Have I missed any Australian-made options that might fit my criteria?  Have you successfully breathed new life into an old sofa?  Got a sofa that you can’t bear, but it stays because you don’t want to add to landfill?



22 thoughts on “So fa, no good.

  1. trixee says:

    Totally with you on the chaise thing, that’s exactly what I’m planning on buying (but in leather). I’m struggling to figure out where we’re going to put our current red lounge suite – like your exhibit 2, it’s still in good condition but a bit too old-fashioned, and yes, the current contender is also the library. On the other hand, I might just sell it.
    Incidentally, have you figured out how you’re doing your fireplace? The one in the first picture looks nice 😉

    • So much to love about that first picture! We are getting a Stovax wood fire in the end. (“Studio 2, Profil edge”. It will go into rendered brick wall. Will consider stone fire surround at a later date, but only if we think the room needs it. Subiaco Restorations – ask for Mr Stokes! That reminds me, I must pay deposit….)

      • trixee says:

        Great choice! Thanks for the tip, by the way, looks like they have lots of stuff and just down the road as well, will have to scope them out at lunch time.

  2. I love the charcoal slouchy linen….is that a cover? I have three very ugly floral hand me down (from my in laws) couches that are in good shape. I plan to recover or slipcover them and use in the kids loft upstairs.

    I love the sectionals with the chaise. That is my dream couch….for now we will be using our leather sofa and love seat in the living room.

    I hate adding to the landfills too.

    • The “charcoal slouchy linen” sofa is from a U.K. shop, not covers – but that look (i.e. not upholstered) works, don’t you think? More so in your barn house than our “modern Australian” home though.

  3. Miranda says:

    That photo of your first couch made me laugh! I almost feel sorry for that sofa – it’s rather cute! But probably wouldn’t fit in with your new main living area…
    I love Jardan’s things, especially their sofas. Unfortunately they are – as you expect – very expensive. We really liked one of theirs that came in sections, but the price was just ridiculous. So we did lots of research on Pinterest for inspiration and got something similar made for us locally. (Bay Furniture in Dunsborough organised that for us, although the furniture maker was actually in Perth. Maybe have a look at the Bay Furniture website too?)
    Next time you’re in Perth, you can see some of the Jardan things (along with lots of other lovely furniture) at Table and Chair in Subiaco. Jardan recently had a 30% off sale, which would make a big difference, but I think that was pretty rare. Since you’re not in a hurry, you might be able to wait till another good sale.
    You might also like to look at Bespoke Furniture Gallery (Nedlands, but also with a good website). They will make things in different sizes and fabrics for you, and have some really nice designs. (Their Colebatch sofa came a very close second for us for our living room sofa. In the end we got one from Natuzzi instead, but they’d fail your “buy local” test.)

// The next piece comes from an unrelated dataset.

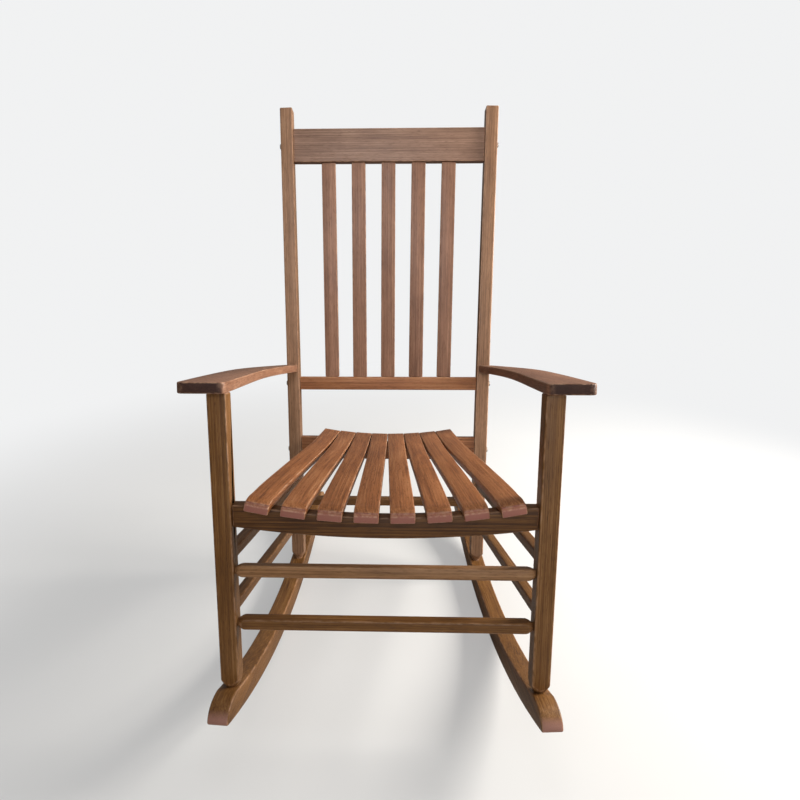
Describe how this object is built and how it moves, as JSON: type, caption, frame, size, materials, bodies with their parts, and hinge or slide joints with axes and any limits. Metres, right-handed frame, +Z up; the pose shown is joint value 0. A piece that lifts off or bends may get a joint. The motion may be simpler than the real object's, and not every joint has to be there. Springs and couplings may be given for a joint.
{
  "type": "rocking chair",
  "caption": "Slatted hardwood rocking chair with bowed flat arms, a fanned scooped seat, a tall slatted back, double stretchers and curved runners",
  "frame": {"origin": "on the floor, under the middle of the whole chair's bounding box", "axes": "+Z up, the sitter faces -Y, +X is the sitter's left; the chair is symmetric about X = 0"},
  "size_m": [0.677, 0.91, 1.1619],
  "materials": {
    "frame_wood": "oiled brown hardwood, satin",
    "slat_wood": "oiled red-brown hardwood, satin",
    "hardware": "dull zinc-plated steel"
  },
  "bodies": {
    "root": {"rocker_left": "frame_wood", "rocker_right": "frame_wood", "front_leg_left": "frame_wood", "front_leg_right": "frame_wood", "back_post_left": "frame_wood", "back_post_right": "frame_wood", "arm_left": "frame_wood", "arm_right": "frame_wood", "front_seat_rail": "frame_wood", "rear_seat_rail": "frame_wood", "crest_rail": "frame_wood", "lower_back_rail": "frame_wood", "front_stretcher_upper": "frame_wood", "front_stretcher_lower": "frame_wood", "side_stretcher_upper_left": "frame_wood", "side_stretcher_upper_right": "frame_wood", "side_stretcher_lower_left": "frame_wood", "side_stretcher_lower_right": "frame_wood", "rear_stretcher": "frame_wood", "seat_slat_1": "slat_wood", "seat_slat_2": "slat_wood", "seat_slat_3": "slat_wood", "seat_slat_4": "slat_wood", "seat_slat_5": "slat_wood", "seat_slat_6": "slat_wood", "seat_slat_7": "slat_wood", "seat_slat_8": "slat_wood", "back_slat_1": "slat_wood", "back_slat_2": "slat_wood", "back_slat_3": "slat_wood", "back_slat_4": "slat_wood", "back_slat_5": "slat_wood", "bolt_crest_left": "hardware", "bolt_crest_right": "hardware", "barrel_nut_crest_left": "hardware", "barrel_nut_crest_right": "hardware", "bolt_lower_back_left": "hardware", "bolt_lower_back_right": "hardware", "barrel_nut_lower_back_left": "hardware", "barrel_nut_lower_back_right": "hardware", "bolt_rear_seat_left": "hardware", "bolt_rear_seat_right": "hardware", "barrel_nut_rear_seat_left": "hardware", "barrel_nut_rear_seat_right": "hardware"}
  },
  "joints": []
}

    • Thanks for those suggestions Miranda. I’ll look them up. I’m justifying thinking about sofas now so we can be ready when sales come up. I can’t wait to see a pic of your new sofa in situ.

  4. If you decide to send your couches on another sea adventure then there will be options. Home made covers on big blue couch and cushions tied in place would work. Your 2×3 seaters would cover well. Expensive? Probably. Our 3 piece club lounge cost $2000 + to re upholster 12 years ago, expensive fabric has lasted well. I think your old foam couch ( which you did not mention) needs to be laid to rest…$60 second hand in 1990’s. Early Settlers has sale buy one get one free… Big couches at the moment. Wait and see and don’t feel bad if a well used couch has to be retired.

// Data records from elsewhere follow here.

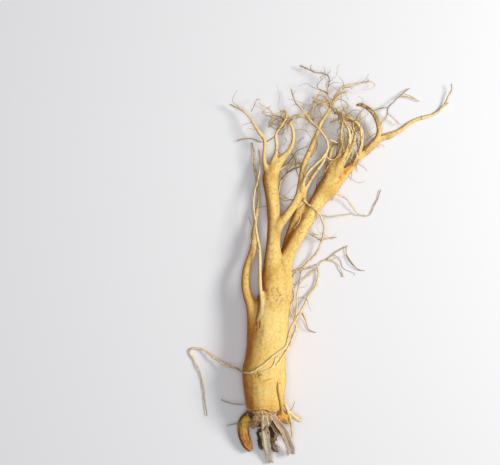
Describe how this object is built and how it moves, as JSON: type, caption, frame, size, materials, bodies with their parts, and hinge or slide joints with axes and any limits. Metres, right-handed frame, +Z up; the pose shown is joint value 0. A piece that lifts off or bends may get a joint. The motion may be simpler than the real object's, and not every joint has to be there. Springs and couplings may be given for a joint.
{
  "type": "ginseng root",
  "caption": "Fresh ginseng root lying on its side: a thick smooth body that forks into long legs with fine tangled rootlets, and a knobbly neck with split dry stem stubs.",
  "frame": {"origin": "the middle of the small flat spot under the body, on the surface that the root lies on", "axes": "+Y from the neck to the root tips, +X to the right seen from above, +Z up from the surface"},
  "size_m": [0.1857, 0.2816, 0.0302],
  "materials": {
    "root_skin": "thin, slightly waxy fresh root skin, pale yellow with brown specks",
    "dry_stem": "dry, matt, grey-brown plant fibre"
  },
  "bodies": {
    "root": {"root": "root_skin", "dry_stem_middle": "dry_stem", "dry_stem_right": "dry_stem"}
  },
  "joints": []
}
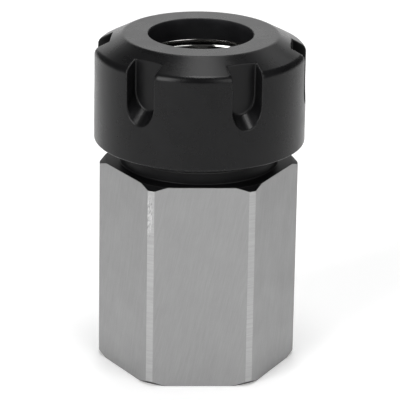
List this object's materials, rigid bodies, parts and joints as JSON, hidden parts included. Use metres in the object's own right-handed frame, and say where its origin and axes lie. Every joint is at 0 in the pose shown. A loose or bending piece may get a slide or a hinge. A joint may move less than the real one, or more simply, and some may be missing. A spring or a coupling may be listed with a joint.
{
  "type": "collet chuck",
  "caption": "Hexagonal collet chuck: a hexagon block with a tapered collet seat, closed by a slotted clamping nut on a fine thread.",
  "frame": {"origin": "centre of the hexagon's base, which is the face that the chuck stands on", "axes": "+Z along the chuck's axis, from the base to the nut's mouth; two opposite flats face +Y and -Y, two opposite corners point to +X and -X"},
  "size_m": [0.05, 0.05, 0.0811],
  "materials": {
    "ground_steel": "ground flats, black shoulder and bores",
    "black_steel": "satin black oxide",
    "bright_steel": "turned"
  },
  "bodies": {
    "block": {"hex_body": "ground_steel"},
    "ring": {"extraction_ring": "bright_steel"},
    "nut": {"clamping_nut": "black_steel"}
  },
  "joints": [
    {"name": "nut_lift", "type": "slide", "parent": "block", "child": "ring", "axis": [0, 0, 1], "range_m": [0, 0.015]},
    {"name": "nut_turn", "type": "hinge", "parent": "ring", "child": "nut", "pos_m": [0, 0, 0.07], "axis": [0, 0, 1], "range_deg": [0, 3600]}
  ],
  "couplings": [
    {"joint": "nut_lift", "follows": "nut_turn", "m_per_rad": 0.00023873}
  ]
}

    • Thanks Leanne. Somehow I missed this comment earlier. Just checked out their options. The prices are good. How are you finding your sofas? I’ll try to find yours on your blog now.

  5. Judy says:

    King Furniture have just opened in Perth and they have some great designs. Not sure if they are made in Australia though.

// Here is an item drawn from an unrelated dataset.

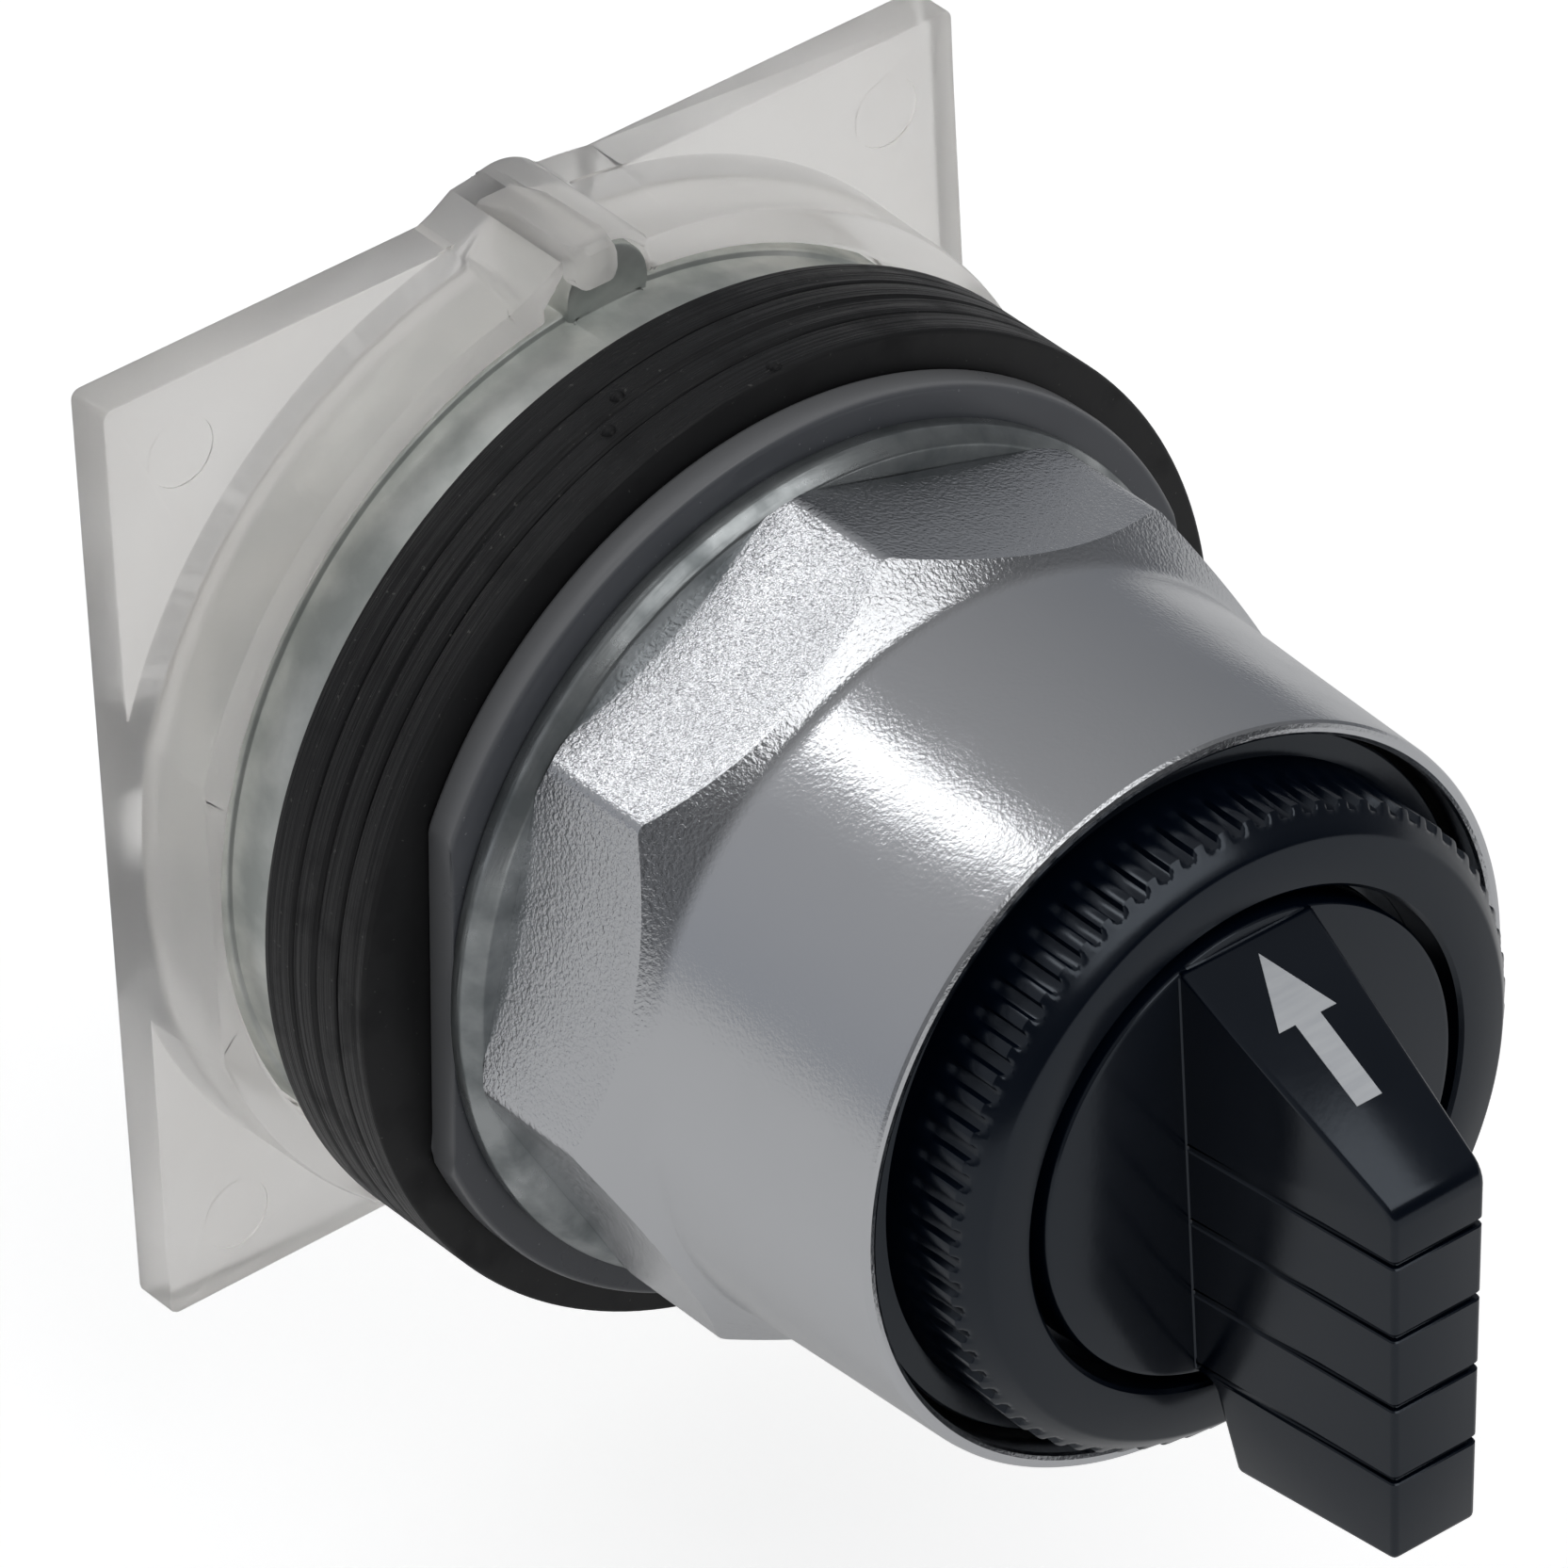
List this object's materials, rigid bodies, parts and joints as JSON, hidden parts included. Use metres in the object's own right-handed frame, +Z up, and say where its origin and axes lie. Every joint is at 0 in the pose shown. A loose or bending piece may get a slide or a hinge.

    • Thanks Judy. Their sofas look good, but they are made in Shanghai. I’m hoping a little bit of extra research and I can get the same thing, same price (??) locally made.

  6. LOL love it! My husband wanted a cream suede modular sofa, this was a couple for kids were in the picture. I told him no. I told him that he would put his feet on it, kids (when they come along) would squish muesli bar into it and it would just end up looking a right mess. No, no, no said hubby ‘you’re getting ahead of yourself, it’ll look great.’ Thankfully common sense prevailed and we ended up with a dark brown leather modular. It’s looking VERY shabby these days (we keep willing it to hang in there so we can wait til the house is built to purchase new sofas too), would loathe to see sort of science experiment we would of ended up with if we had bought hubby’s suggestion. We had a cream rug and with a reflux baby … that was bad enough (now been long disposed of). I’ll be interested to see what you end up with.

  7. Africadayz says:

    Good to see you again! Fascinated by this post… I had someone come round just this morning to look at furniture I want re upholstered too. Will write about my various options soonish.

  8. Looking great. Your sofas look as sad as mine. Jardan do beautiful sofas and they would suit the sort of house you are building. Don’t forget King furniture – high quality, made in Melbourne and 10 year guarantee. One of the best things about their sofas is that at anytime you can replace just one cushion or armrest. Their fabrics are gorgeous and all of the colours are tasteful.